Vietnam’s garments and textiles industry is showing signs of improvement as recovery in key export markets leads to a boost in orders. Rising labor costs in China also drive up product prices, giving Vietnam a good chance to become the next hub for manufacturing labor-intensive goods. Industries that used to thrive in China are now moving to Vietnam.
Statistics from the General Department of Vietnam Customs show that the export value of Vietnam’s clothing and textiles increased by 9.15 percent to $392 million and 3.2 percent to $3.2 billion in July this year, respectively.
Exports from the sector are expected to recover well in the rest of this year, leading to higher export volumes expected in the second half of the year compared to the first.
Thanh Cong Textile Garment Investment Trading JSC (TCM) believes that positive signs are appearing on the horizon as more foreign partners from the EU and across Asia have come to Vietnam recently to learn about the textile industry here.
In the first seven months of this year, TCM saw revenue of about $80 million, down 27 percent, and after-tax profit of $5.2 million, down 22 percent year over year.
The company’s revenue comes from three major segments, from which Garments account for 76 percent, Textiles for 16 percent and Yarn for the remaining 6 percent. The company received orders equivalent to 76 percent of its revenue plan for Q3 and 86 percent of expected revenue for Q4.
TNG Investment and Trading JSC (TNG) suggested that the most challenging times are over as the company posted an 11.5 percent increase in July revenue to $33 million compared to the previous month and a 2 percent year-on-year increase. In the first seven months of this year, TNG earned $173.6 million, up 3 percent year-on-year.

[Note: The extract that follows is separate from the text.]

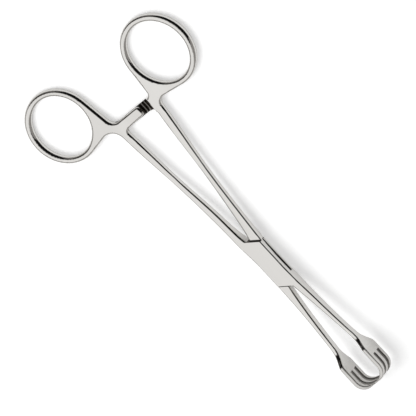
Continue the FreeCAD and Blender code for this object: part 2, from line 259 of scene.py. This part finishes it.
@dataclass(frozen=True)
class PaintedShade:
    """Painted shade: where the steel's colour is darkened to near black, with a rougher finish, between
    the prongs, in the ratchet and in the box lock.
    """

    middle: float = 2.2 * MM
    prong_start: float = 48.95 * MM
    prong_inner: float = 3.3 * MM
    prong_middle: float = 1.15 * MM
    prong_share: float = 0.6
    bar_x: float = -72.2 * MM
    bar_reach: float = 2.75 * MM
    bar_side: float = 8.0 * MM
    tooth_depth: float = 0.62 * MM
    land_share: float = 0.75
    slot_middle: float = 2.0 * MM
    slot_reach: float = 0.75 * MM
    slot_thin: float = -8.0 * MM
    slot_wide: float = 4.0 * MM
    box_reach: float = 12.4 * MM
    end_slant: float = 0.635
    edge: float = 0.08 * MM
    tooth_root: float = 0.06 * MM
    lower_side: float = -0.6
    level_face: Span = (0.6, 0.9)
    land_face: Span = (0.93, 0.98)
    steep_face: Span = (0.4, 0.2)
    slanted_face: Span = (0.9, 0.96)

    def within(self, value: Wire, reach: float) -> Wire:
        """One where a distance from a middle is under a reach, with a soft edge."""
        return abs(value).ramp(reach + self.edge, reach)

    def prongs(self, x: Wire, above: Wire, nz: Wire) -> Wire:
        """The sides of the prongs that face each other."""
        outer = (above * nz * (1.0 / MM)).ramp(0.0, self.lower_side)
        middle = self.within(above, self.prong_middle) * abs(nz).ramp(*self.level_face)
        sides = (outer + middle).ramp(0.0, 1.0) * self.prong_share
        reach = x.ramp(self.prong_start, self.prong_start + self.edge)
        return reach * self.within(above, self.prong_inner) * sides

    def teeth(self, x: Wire, y: Wire, above: Wire, nz: Wire) -> Wire:
        """The toothed faces of the ratchet's bars, with painted shade darkest on the teeth's steep sides
        and lighter on the lands.
        """
        across = self.within(x - self.bar_x, self.bar_reach) * self.within(y, self.bar_side)
        lands = abs(nz).ramp(*self.land_face) * self.land_share
        steep = abs(nz).ramp(*self.steep_face) * self.within(above, self.tooth_depth - self.tooth_root)
        return across * self.within(above, self.tooth_depth) * (lands + steep)

    def box(self, x: Wire, y: Wire, z: Wire, nx: Wire, ny: Wire, nz: Wire) -> Wire:
        """The slot's floor and roof, and the slanted ends that face the shoulders."""
        size = math.hypot(1.0, self.end_slant)
        slanted = abs(nx * (1.0 / size) - ny * (self.end_slant / size)).ramp(*self.slanted_face)
        level = self.within(z - self.slot_middle, self.slot_reach) * abs(nz).ramp(*self.level_face) \
            * x.ramp(self.slot_thin, self.slot_wide)
        near = self.within(x, self.box_reach) * self.within(y, self.box_reach / 2)
        return near * (slanted + level).ramp(0.0, 1.0)

    def mask(self, graph: Graph, place: Wire) -> Wire:
        """The share of painted shade at each point.

        Args:
            graph: The material's graph.
            place: The object coordinates.

        Returns:
            One where shade is painted dark and zero on the polished skin.
        """
        x, y, z = graph.split(place)
        nx, ny, nz = graph.split(graph.node("ShaderNodeNewGeometry", {}, out=1))
        above = z - self.middle
        # Painted shade: the prong slots, the ratchet's teeth and the box lock's gaps added into one
        # darkening share.
        dark = self.prongs(x, above, nz) + self.teeth(x, y, above, nz) + self.box(x, y, z, nx, ny, nz)
        return dark.ramp(0.0, 1.0)


@dataclass(frozen=True)
class PaleFloor:
    """A matt white surface that shows white where it is lit and keeps the shadow."""

    name: str = "studio_floor"
    albedo: float = 0.8
    lift: float = 0.42
    gleam: float = 0.2

    def material(self) -> bpy.types.Material:
        """Build the material, lifted to white where it is seen straight and a little in the steel."""
        made = bpy.data.materials.new(self.name)
        made.use_nodes = True
        graph = Graph(made.node_tree)
        paint = graph.node("ShaderNodeBsdfDiffuse", {}, opaque((self.albedo,) * 3))
        path = graph.node("ShaderNodeLightPath", {})
        seen = graph.beside(path, Ray.STRAIGHT.value) + graph.beside(path, Ray.THROUGH.value)
        lift = seen * self.lift + graph.beside(path, Ray.MIRRORED.value) * self.gleam
        glow = graph.node("ShaderNodeEmission", {}, WHITE, lift)
        mixed = graph.node("ShaderNodeAddShader", {}, paint, glow)
        graph.node("ShaderNodeOutputMaterial", {}, mixed)
        return made


@dataclass
class Studio:
    """The floor, the lamp, the room that the steel mirrors and the camera."""

    view_from: Vector = field(default_factory=lambda: Vector((-0.083, 0.523, 0.848)))
    level_to: Vector = field(default_factory=lambda: Vector((0.99656, 0.0435, 0.0705)))
    roll_deg: float = 47.2
    pixel: float = 0.36 * MM
    frame_pixels: int = 416
    photo_origin: Span = (239.78, 232.2)
    rivet_at: Span = (42.7, -2.6)
    rivet_height: float = 2.2 * MM
    distance: float = 4.0
    sensor: float = 36.0
    clip: Span = (0.05, 20.0)
    ring_distance: float = 100 * MM
    floor_size: float = 0.5
    jaw_drop: float = 3.0 * MM
    key_from: Vector = field(default_factory=lambda: Vector((-0.12, -0.34, 1.1)))
    key_size: float = 0.8
    key_watts: float = 7.4
    world_level: float = 0.38
    window_low: float = 0.44
    window_side: float = -0.3
    window_fade: float = 0.42
    window_left: float = -0.42
    window_right: float = 0.9
    screen_low: float = 0.0
    screen_left: float = -0.9
    screen_right: float = 0.4
    corner_side: float = -0.42
    corner_low: float = 0.4
    corner_high: float = 0.82
    softness: float = 0.12
    bright: Rgb = (0.97, 0.97, 0.97)
    middling: Rgb = (0.3, 0.29, 0.28)
    dark: Rgb = (0.008, 0.008, 0.008)

    def across(self) -> Vector:
        """The direction in the frame that runs level to the right before the roll."""
        return (self.level_to - self.level_to.project(self.view_from)).normalized()

    def camera(self) -> bpy.types.Object:
        """Add the camera at the photograph's angle and framing.

        Returns:
            The camera's object.
        """
        back = self.view_from.normalized()
        level = self.across()
        down = level.cross(back)
        turn = math.radians(self.roll_deg)
        right = level * math.cos(turn) - down * math.sin(turn)
        below = level * math.sin(turn) + down * math.cos(turn)
        half = self.frame_pixels / 2
        dx, dy = half - self.photo_origin[0], half - self.photo_origin[1]
        along = dx * math.cos(turn) + dy * math.sin(turn) - self.rivet_at[0]
        beside = -dx * math.sin(turn) + dy * math.cos(turn) - self.rivet_at[1]
        target = Vector((0, 0, self.rivet_height)) + (level * along + down * beside) * self.pixel
        data = bpy.data.cameras.new("camera")
        data.sensor_width = self.sensor
        data.lens = data.sensor_width * self.distance / (self.frame_pixels * self.pixel)
        data.clip_start, data.clip_end = self.clip
        made = bpy.data.objects.new("camera", data)
        turned = Matrix((right, -below, back)).transposed().to_4x4()
        made.matrix_world = Matrix.Translation(target + back * self.distance) @ turned
        bpy.context.scene.collection.objects.link(made)
        bpy.context.scene.camera = made
        return made

    def rest_plane(self, meshes: list[bpy.types.Mesh]) -> tuple[Vector, float]:
        """Find the plane that touches the finger rings and passes a little below the jaws.

        Args:
            meshes: The meshes of both halves.

        Returns:
            The plane's point below the jaws, and its slope from there up to the rings.
        """
        points = np.vstack([np.array([v.co[:] for v in mesh.vertices]) for mesh in meshes])
        front = points[points[:, 2].argmin()] - np.array((0.0, 0.0, self.jaw_drop))
        rings = points[points[:, 0] < front[0] - self.ring_distance]
        slope = float(((rings[:, 2] - front[2]) / (front[0] - rings[:, 0])).min())
        return Vector(front.tolist()), slope

    def floor(self, meshes: list[bpy.types.Mesh]) -> bpy.types.Object:
        """Add the floor under the forceps.

        Args:
            meshes: The meshes of both halves.

        Returns:
            The floor's object.
        """
        front, slope = self.rest_plane(meshes)
        sheet = bmesh.new()
        bmesh.ops.create_grid(sheet, x_segments=1, y_segments=1, size=self.floor_size)
        lean = Matrix.Rotation(math.atan(slope), 4, "Y")
        under = Matrix.Translation((front.x, 0, front.z))
        bmesh.ops.transform(sheet, matrix=under @ lean, verts=sheet.verts)
        mesh = bpy.data.meshes.new("floor")
        sheet.to_mesh(mesh)
        sheet.free()
        mesh.materials.append(PaleFloor().material())
        made = bpy.data.objects.new("floor", mesh)
        bpy.context.scene.collection.objects.link(made)
        return made

    def key_lamp(self) -> bpy.types.Object:
        """Add the soft lamp behind the forceps, which draws the shadow towards the viewer.

        Returns:
            The lamp's object.
        """
        data = bpy.data.lights.new("key_lamp", "AREA")
        data.shape = "SQUARE"
        data.size = self.key_size
        data.energy = self.key_watts
        made = bpy.data.objects.new("key_lamp", data)
        made.location = self.key_from
        made.rotation_mode = "QUATERNION"
        made.rotation_quaternion = self.key_from.to_track_quat("Z", "Y")
        made.visible_glossy = False
        bpy.context.scene.collection.objects.link(made)
        return made

    def room(self, graph: Graph) -> Wire:
        """Lay out what the steel mirrors: a window, a dark screen, a dark corner and grey walls.

        Args:
            graph: The world's graph.

        Returns:
            The room's colour in each direction.
        """
        x, y, z = graph.split(graph.node("ShaderNodeTexCoord", {}, out=0))
        soft = self.softness
        behind = y.ramp(self.window_side + self.window_fade, self.window_side)
        window = behind * z.ramp(self.window_low, self.window_low + soft) \
            * x.band(self.window_left, self.window_right, soft)
        screen = (1.0 - behind) * z.ramp(self.screen_low, self.screen_low + soft) \
            * x.band(self.screen_left, self.screen_right, soft)
        corner = behind * x.ramp(self.corner_side, self.corner_side - soft / 2) \
            * z.band(self.corner_low, self.corner_high, soft / 2)
        walls = graph.blend(window, opaque(self.middling), opaque(self.bright))
        return graph.blend((screen + corner).ramp(0.0, 1.0), walls, opaque(self.dark))

    def surroundings(self) -> bpy.types.World:
        """Make the world: white to the camera, an even light to the floor and a room to the steel.

        Returns:
            The world.
        """
        world = bpy.data.worlds.new("studio")
        world.use_nodes = True
        graph = Graph(world.node_tree)
        path = graph.node("ShaderNodeLightPath", {})
        even = graph.node("ShaderNodeBackground", {}, WHITE, self.world_level)
        mirrored = graph.node("ShaderNodeBackground", {}, self.room(graph), 1.0)
        white = graph.node("ShaderNodeBackground", {}, WHITE, 1.0)
        lit = graph.node("ShaderNodeMixShader", {}, graph.beside(path, Ray.MIRRORED.value), even, mirrored)
        seen = graph.node("ShaderNodeMixShader", {}, graph.beside(path, Ray.STRAIGHT.value), lit, white)
        graph.node("ShaderNodeOutputWorld", {}, seen)
        world.cycles.sampling_method = "NONE"
        bpy.context.scene.world = world
        return world


@dataclass
class Forceps:
    """The two forged halves and the rivet, with the finish of each."""

    nodes: dict[str, bpy.types.Object]
    halves: tuple[str, str] = ("box_half", "tongue_half")
    rivet: str = "pivot_pin"

    def dress(self) -> None:
        """Give every piece of the frame its steel."""
        for name in self.halves:
            self.put(name, SatinSteel(name + "_steel").material(PaintedShade()))
        self.put(self.rivet, SatinSteel("rivet_steel").material(PaintedShade()))

    def put(self, name: str, steel: bpy.types.Material) -> None:
        """Assign a material to a piece.

        Args:
            name: The piece's node.
            steel: The material for all its faces.
        """
        piece = self.nodes[name]
        for slot in piece.material_slots:
            slot.material = steel
        LOG.info("%s has %s", name, steel.name)

    def meshes(self) -> list[bpy.types.Mesh]:
        """The meshes of both halves."""
        return [self.nodes[name].data for name in self.halves]


def main() -> None:
    """Dress the forceps and set up the studio around it."""
    logging.basicConfig(level=logging.INFO, format="%(message)s")
    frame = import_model()
    forceps = Forceps(frame["nodes"])
    forceps.dress()
    studio = Studio()
    studio.floor(forceps.meshes())
    studio.key_lamp()
    studio.surroundings()
    studio.camera()
    bpy.context.scene.view_settings.view_transform = "Standard"


if __name__ == "__main__":
    main()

Currently, 98 percent of the company’s revenue comes from export markets, with the United States having the largest share at 47 percent, France at 15 percent, and Canada at 8 percent.
Song Hong Garment JSC (MSH) saw a better performance than other companies in its Q2 business as it became the only trader to post positive revenue growth year-on-year, and the company’s earnings before interest, taxes, depreciation and amortization exceeded 10.5.
According to World Bank forecasts for 2023, GDP growth in major export markets such as the US will grow by 1.1 percent, China by 5.6 percent, Japan by 0.8 percent, leading to rising incomes and a resurgence in consumer confidence.
With a more positive outlook, consumers are expected to loosen their purse strings in the coming festive year-end season. Inventories of major fashion brands like Nike, H&M, GAP, and Inditex are much lower this year than in mid-2022 and the need to replenish their stocks will see bright prospects for garment and textile exporters in the coming period.
Vietnam’s textile and apparel sector is expected to reach $40 billion this year, albeit down 9-10 percent year-on-year.
According to World Trade Organization data, in 2022 Vietnam exported $35 billion worth of ready-made garments.
Vietnam is the second largest apparel exporter to the United States, exporting $18.24 billion in 2022, up from $12.21 billion in 2018 and $14.37 billion in 2021. Vietnam’s share of total US apparel imports increased from 14.74 percent in 2018 to 18.26 percent in 2022.